El Debate de Mazatlan

Sheinbaum y el viejo método de amputar la memoria

- Héctor de Mauleón demauleon@hotmail.com

En 1538, los frailes que habían llegado a Nueva España solicitaro­n al rey una facultad especial para derribar “de todo punto” los templos indígenas y quemar “los ídolos que dentro tienen”. Carlos V dio su autorizaci­ón para que los templos fueran demolidos “sin escándalo”, y para que sus piedras se usaran en la construcci­ón de monasterio­s. La ciudad de los mexicas fue borrada de la faz de la Tierra en pocos años. Se levantó en su lugar una segunda ciudad, que el poeta Bernardo de Balbuena juzgó como “la mayor cumbre de grandeza que vieron los pasados y los presentes”.

Sobre las ruinas de la ciudad del XVI se levantó una tercera ciudad: la ciudad deslumbran­te del barroco que hechizó e hizo delirar a cientos de viajeros: un conjunto de más de 80 conventos, colegios, parroquias, templos, capillas, que llegaron a albergar más de 350 grandes retablos estofados de oro; una sucesión de atrevidos palacios de tezontle y cantera que hicieron de México una metrópoli única en el mundo. Guillermo Tovar de Teresa escribe que en México somos actuales a costa de negar lo anterior. “Sufrimos una enfermedad, una furia, un deseo de autodestru­cción, de cancelarno­s, de borrarnos, de no dejar huella de nuestro pasado”, escribió. Francisco de la Maza decía que en tiempos de la Reforma los liberales confundier­on las ideas con las piedras, y por tanto arrasaron el pasado virreinal.

La revancha histórica del último tercio del XIX consistió en demoler los monumentos del pasado. Quedaron un conjunto de ruinas, lo que hoy llamamos Centro Histórico, en cuyos baldíos se alzó una cuarta ciudad, que quería imitar las ciudades europeas —y a la que el siglo XX vandalizó para que se cumpliera lo que ha sido la verdadera maldición de esta ciudad: “destruir lo único para construir lo que puede encontrars­e en cualquier parte”—.

A principios del siglo XX, los gobiernos de la Revolución le quitaron a las calles de la ciudad los nombres que habían tenido 300 o 400 años. Aquellos nombres cargados de tiempo y de misterio, elegidos a partir de hechos, personajes, circunstan­cias o edificios célebres recibieron nombres de Repúblicas sudamerica­nas, y de fechas consagrada­s por el presentism­o: Venustiano Carranza, 20 de Noviembre, 5 de Febrero. El resultado fue una especie de extirpació­n de la memoria histórica. No se borró el pasado, nomás nos ayudaron a olvidarlo. Acaban de retirar del Paseo de la Reforma la estatua de Cristóbal Colón, con el supuesto fin de restaurarl­a. Había un llamado en redes sociales para derribarla hoy mismo, 12 de octubre, fecha del arribo del desgraciad­o almirante a costas americanas.

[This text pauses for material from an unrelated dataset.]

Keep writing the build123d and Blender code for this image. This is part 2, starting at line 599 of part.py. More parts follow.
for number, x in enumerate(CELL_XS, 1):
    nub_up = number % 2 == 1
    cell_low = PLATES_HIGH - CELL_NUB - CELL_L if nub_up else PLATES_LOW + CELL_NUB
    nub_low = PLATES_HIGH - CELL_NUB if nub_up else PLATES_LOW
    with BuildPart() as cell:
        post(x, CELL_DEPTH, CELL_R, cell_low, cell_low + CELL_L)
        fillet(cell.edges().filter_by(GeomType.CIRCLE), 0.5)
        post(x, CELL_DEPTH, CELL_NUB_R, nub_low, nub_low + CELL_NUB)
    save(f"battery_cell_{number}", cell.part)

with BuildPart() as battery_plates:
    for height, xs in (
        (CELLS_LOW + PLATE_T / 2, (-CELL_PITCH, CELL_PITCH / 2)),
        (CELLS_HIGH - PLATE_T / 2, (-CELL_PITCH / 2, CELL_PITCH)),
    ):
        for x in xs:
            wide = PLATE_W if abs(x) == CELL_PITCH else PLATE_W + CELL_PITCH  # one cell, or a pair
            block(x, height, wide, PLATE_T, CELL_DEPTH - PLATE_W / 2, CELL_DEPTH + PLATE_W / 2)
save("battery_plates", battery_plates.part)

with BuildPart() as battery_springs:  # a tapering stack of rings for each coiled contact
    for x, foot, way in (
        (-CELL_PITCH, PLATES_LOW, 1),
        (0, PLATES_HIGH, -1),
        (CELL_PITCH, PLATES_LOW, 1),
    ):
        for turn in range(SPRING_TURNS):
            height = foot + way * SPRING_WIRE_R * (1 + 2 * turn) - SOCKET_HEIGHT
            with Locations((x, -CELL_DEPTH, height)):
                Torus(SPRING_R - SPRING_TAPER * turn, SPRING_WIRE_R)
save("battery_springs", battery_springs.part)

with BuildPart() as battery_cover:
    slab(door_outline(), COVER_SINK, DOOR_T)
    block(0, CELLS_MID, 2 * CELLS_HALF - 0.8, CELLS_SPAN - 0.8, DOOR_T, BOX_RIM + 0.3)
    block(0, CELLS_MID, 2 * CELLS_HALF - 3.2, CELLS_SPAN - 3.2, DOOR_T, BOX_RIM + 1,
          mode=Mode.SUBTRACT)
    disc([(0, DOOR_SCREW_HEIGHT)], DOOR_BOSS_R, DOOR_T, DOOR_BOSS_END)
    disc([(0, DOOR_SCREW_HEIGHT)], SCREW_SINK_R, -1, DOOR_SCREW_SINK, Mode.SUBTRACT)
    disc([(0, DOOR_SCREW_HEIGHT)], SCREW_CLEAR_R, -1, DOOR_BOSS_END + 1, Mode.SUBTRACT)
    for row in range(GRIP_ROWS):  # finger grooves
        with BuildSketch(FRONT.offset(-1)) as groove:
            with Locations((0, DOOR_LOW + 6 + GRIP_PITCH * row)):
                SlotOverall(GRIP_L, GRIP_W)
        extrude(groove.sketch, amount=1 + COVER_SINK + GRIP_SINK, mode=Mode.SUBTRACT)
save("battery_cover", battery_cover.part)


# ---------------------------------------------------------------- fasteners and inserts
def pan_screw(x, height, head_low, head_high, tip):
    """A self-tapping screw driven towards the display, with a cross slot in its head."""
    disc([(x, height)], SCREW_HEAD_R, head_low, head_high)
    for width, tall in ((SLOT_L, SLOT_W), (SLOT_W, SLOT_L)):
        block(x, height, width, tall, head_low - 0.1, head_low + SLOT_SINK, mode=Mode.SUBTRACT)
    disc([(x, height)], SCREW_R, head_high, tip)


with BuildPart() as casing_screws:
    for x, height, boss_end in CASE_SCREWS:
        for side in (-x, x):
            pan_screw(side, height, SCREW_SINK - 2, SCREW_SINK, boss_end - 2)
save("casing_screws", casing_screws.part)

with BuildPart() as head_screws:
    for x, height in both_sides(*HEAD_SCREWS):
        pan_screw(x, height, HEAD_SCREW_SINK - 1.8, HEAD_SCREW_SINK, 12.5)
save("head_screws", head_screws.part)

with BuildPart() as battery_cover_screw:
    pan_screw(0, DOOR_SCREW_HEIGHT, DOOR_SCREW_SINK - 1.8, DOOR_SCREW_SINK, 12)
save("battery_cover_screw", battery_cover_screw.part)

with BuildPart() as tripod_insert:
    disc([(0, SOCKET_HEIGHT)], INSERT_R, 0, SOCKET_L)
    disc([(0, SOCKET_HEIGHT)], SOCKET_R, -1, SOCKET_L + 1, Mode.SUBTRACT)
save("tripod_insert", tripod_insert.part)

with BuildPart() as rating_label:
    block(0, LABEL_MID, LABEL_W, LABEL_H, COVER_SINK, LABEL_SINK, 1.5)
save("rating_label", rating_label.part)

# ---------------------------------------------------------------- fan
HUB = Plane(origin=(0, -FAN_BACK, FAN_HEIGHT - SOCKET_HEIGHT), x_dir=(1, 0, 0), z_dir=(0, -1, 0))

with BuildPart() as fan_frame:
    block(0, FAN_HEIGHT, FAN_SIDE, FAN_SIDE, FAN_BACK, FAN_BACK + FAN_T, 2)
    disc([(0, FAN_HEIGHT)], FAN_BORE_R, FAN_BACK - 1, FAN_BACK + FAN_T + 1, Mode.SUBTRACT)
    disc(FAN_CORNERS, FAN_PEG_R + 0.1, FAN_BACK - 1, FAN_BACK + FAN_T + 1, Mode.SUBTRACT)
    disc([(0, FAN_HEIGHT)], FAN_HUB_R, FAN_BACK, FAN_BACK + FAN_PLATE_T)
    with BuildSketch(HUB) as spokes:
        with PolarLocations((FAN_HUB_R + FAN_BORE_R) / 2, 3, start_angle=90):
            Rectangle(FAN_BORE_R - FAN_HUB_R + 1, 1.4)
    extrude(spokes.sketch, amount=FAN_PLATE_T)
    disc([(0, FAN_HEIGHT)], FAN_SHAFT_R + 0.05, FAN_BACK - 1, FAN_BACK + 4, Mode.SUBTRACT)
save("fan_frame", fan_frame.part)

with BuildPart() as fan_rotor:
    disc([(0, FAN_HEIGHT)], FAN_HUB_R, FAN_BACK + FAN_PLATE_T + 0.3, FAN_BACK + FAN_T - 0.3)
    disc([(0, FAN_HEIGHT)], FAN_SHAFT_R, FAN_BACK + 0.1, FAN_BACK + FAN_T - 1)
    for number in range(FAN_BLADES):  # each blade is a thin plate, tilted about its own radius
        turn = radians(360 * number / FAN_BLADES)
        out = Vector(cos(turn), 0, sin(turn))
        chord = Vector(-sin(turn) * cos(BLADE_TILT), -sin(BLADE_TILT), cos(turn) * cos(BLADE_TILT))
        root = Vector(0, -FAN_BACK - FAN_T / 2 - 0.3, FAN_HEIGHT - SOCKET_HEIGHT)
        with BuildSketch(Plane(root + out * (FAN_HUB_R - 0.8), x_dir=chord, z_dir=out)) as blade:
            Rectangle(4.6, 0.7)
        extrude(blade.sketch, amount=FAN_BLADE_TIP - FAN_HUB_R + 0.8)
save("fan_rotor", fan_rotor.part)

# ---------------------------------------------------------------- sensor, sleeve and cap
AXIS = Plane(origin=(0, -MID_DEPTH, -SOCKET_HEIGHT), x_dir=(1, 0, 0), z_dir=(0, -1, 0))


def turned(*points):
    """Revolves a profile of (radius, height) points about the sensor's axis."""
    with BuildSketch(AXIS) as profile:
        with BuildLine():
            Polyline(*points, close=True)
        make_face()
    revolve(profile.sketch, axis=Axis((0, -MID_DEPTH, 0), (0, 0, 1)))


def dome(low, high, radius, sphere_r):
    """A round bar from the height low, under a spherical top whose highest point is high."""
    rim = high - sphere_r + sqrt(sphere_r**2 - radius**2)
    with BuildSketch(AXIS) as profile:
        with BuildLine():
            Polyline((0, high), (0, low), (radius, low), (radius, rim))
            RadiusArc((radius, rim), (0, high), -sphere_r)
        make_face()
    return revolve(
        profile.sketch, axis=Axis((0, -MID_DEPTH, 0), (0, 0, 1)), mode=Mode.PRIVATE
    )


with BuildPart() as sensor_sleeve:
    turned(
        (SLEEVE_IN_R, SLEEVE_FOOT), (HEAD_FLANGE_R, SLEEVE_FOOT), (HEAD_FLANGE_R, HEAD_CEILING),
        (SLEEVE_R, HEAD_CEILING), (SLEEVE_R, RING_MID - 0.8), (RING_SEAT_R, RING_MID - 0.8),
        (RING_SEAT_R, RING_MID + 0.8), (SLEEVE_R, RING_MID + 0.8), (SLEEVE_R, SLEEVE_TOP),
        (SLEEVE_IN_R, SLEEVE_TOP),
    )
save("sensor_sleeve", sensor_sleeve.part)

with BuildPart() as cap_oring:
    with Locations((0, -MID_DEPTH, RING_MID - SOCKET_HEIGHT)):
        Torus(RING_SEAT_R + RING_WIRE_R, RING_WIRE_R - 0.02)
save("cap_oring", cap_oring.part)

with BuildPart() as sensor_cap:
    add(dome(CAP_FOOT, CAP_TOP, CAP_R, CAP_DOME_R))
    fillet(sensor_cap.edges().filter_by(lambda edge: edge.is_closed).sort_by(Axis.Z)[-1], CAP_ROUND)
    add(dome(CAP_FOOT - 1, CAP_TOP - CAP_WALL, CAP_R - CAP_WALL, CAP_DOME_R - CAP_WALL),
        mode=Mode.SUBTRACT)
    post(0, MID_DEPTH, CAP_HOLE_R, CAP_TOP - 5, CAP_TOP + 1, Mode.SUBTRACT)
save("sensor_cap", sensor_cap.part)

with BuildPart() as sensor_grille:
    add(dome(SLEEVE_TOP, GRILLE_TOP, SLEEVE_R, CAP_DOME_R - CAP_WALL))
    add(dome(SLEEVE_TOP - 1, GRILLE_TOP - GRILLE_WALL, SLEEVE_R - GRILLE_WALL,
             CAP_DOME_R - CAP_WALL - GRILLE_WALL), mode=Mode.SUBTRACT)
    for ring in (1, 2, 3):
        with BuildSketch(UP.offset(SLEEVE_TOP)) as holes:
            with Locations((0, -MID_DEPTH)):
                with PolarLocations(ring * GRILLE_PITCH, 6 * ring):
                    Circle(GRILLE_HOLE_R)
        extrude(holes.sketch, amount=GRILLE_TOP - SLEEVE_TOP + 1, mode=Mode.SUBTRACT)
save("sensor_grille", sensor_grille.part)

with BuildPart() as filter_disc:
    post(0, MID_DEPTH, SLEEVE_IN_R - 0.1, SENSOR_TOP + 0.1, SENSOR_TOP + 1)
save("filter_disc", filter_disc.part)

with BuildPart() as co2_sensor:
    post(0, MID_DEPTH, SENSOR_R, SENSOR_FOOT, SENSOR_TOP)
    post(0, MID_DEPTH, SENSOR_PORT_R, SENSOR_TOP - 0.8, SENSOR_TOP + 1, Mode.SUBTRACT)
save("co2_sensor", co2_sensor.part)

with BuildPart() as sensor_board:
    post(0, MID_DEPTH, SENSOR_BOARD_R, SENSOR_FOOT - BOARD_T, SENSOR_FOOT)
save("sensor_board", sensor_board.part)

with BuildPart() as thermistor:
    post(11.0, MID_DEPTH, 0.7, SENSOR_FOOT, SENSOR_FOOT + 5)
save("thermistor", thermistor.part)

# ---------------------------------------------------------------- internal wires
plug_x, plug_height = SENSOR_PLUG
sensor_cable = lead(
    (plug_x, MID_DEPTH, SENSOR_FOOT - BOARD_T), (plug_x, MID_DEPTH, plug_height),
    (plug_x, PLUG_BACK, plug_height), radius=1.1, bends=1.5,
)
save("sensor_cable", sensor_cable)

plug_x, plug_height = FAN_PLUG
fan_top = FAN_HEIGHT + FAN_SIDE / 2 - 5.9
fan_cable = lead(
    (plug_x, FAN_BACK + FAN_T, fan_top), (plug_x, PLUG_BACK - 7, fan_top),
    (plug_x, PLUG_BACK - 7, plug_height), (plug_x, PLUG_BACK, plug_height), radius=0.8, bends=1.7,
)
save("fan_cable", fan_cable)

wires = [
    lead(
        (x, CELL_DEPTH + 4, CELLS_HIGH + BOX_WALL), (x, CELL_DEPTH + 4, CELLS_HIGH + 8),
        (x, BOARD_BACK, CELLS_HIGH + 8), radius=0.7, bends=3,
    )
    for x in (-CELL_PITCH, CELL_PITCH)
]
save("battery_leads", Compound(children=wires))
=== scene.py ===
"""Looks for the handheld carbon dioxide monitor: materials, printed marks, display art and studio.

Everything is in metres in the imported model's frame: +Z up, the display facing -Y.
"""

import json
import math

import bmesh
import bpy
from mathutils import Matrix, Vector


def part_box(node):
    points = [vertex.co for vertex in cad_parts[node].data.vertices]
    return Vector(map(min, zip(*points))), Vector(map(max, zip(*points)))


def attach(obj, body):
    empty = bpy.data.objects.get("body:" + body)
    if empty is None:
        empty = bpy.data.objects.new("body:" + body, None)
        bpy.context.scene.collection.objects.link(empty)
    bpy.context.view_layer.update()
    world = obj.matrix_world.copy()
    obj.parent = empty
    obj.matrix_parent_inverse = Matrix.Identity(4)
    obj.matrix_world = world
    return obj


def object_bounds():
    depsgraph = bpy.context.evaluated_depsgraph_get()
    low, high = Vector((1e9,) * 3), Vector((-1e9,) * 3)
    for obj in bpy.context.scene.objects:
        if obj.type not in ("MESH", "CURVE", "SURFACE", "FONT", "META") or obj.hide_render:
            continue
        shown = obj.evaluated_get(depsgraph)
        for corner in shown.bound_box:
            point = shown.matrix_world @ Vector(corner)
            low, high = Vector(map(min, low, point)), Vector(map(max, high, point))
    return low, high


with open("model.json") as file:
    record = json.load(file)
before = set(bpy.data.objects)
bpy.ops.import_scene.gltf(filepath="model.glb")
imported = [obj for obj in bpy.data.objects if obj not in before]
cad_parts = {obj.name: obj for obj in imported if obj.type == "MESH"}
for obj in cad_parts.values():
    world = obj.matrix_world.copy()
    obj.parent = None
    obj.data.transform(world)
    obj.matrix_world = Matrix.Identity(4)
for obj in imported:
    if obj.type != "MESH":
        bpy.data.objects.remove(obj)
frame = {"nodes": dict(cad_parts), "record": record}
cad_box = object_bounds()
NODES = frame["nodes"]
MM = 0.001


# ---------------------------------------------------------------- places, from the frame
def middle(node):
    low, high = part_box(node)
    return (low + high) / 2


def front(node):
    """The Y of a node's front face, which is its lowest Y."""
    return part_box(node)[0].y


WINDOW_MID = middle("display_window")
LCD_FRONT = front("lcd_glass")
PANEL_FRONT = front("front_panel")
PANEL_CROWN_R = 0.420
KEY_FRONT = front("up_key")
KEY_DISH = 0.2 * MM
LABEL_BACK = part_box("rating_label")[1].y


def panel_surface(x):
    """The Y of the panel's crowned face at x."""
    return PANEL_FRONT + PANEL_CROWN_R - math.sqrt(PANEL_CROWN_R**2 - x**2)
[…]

La jefa de Gobierno, Claudia Sheinbaum, aprovechó para llamar a los ciudadanos a hacer una reflexión sobre la permanenci­a del monumento. Propuso también reflexiona­r sobre

“lo que significa” la calle Puente de Alvarado.

Así que los nuevos propietari­os de la Patria primero quitan la estatua, luego nos invitan a reflexiona­r sobre su permanenci­a, y de paso nos preguntan sobre el nombre de una calle que existe desde que existe la ciudad. Más tarde nos aclaran que ninguna de estas cosas las puede decidir unilateral­mente la jefa de Gobierno.

Pues bien, antes de que tengamos encima la “consulta”, vale la pena recordarle a la jefa de Gobierno que hace 62 años Edmundo O'Gorman resolvió en un libro clásico el problema del “descubrimi­ento” que ella acaba de descubrir. Vale la pena invitarla a pensar en todo lo que se ha destruido, y en las variadas formas en que es posible resignific­ar un monumento a partir de las exigencias y las discusione­s legítimas del presente.

Todo apunta a que se quiere conmemorar los 500 años echando mano del viejo método. El problema es que la historia no se sepulta. Lo que sí se borra es la memoria, que el Estado está obligado a preservar, y de cuya pérdida tendrá que hacerse responsabl­e.